Polidori Sausage
- Polidori logo, with the Colosseum in front of the Italian flag
- Founded: 1925
- Headquarters: Denver, Colorado
- Products: Packaged meats
- Website: polidorisausage.com

= Polidori Sausage =

Polidori Sausage, also known as just Polidori, is a Colorado-based food company specializing in pork products, among other processed meats. It was started by Anna Cerrone, who had migrated to the United States from Italy, and coal miner Rocco Polidori. Officially founded in 1925 as a butcher shop, Polidori has been family-owned for generations.

== History ==
In 1914, Anna Cerrone migrated from Sicily to Ellis Island and eventually settled in Magna, Utah. In 1918, she met Rocco Polidori, a coal miner who had fallen ill, and together moved to Denver for better air quality and possible wealth. In 1925, they opened a butcher shop. Anna and Rocco eventually had two sons, Louis and Augie Polidori.
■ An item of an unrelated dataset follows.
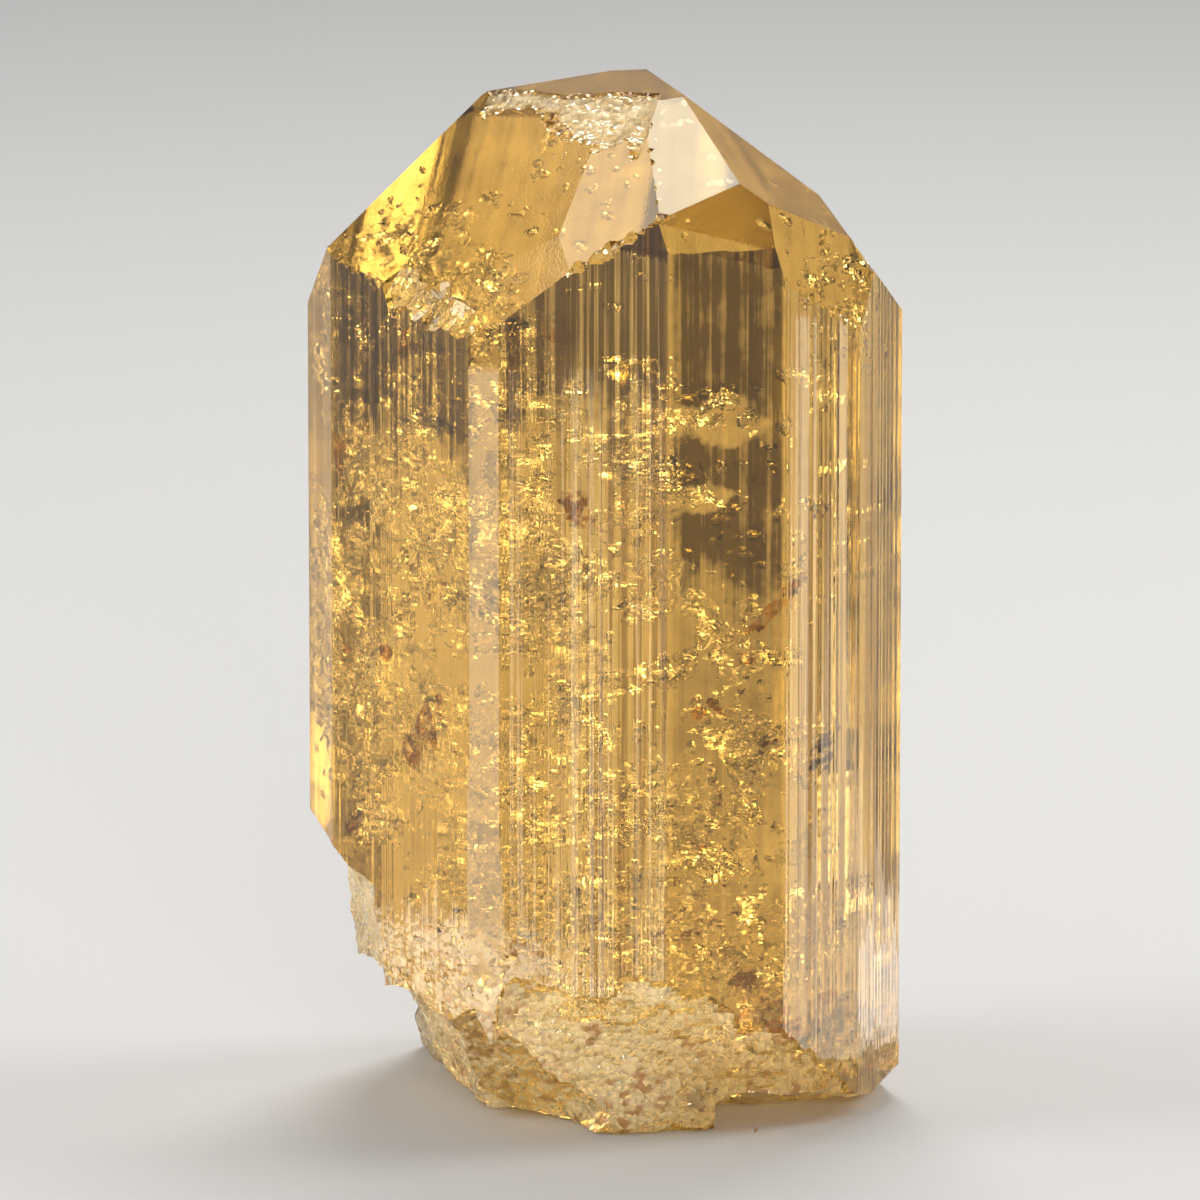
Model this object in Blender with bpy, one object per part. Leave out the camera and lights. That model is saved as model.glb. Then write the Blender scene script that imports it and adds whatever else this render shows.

By 1945, they worked for the company as well. Louis and Augie grew the shop into an industry over the span of three decades before getting sold and moving to a USDA facility after Anna's death in 1982.

== Products ==
Polidori Sausage sells packaged meat products at supermarkets, specializing in pork. Cinnamon and nutmeg are sometimes used as ingredients.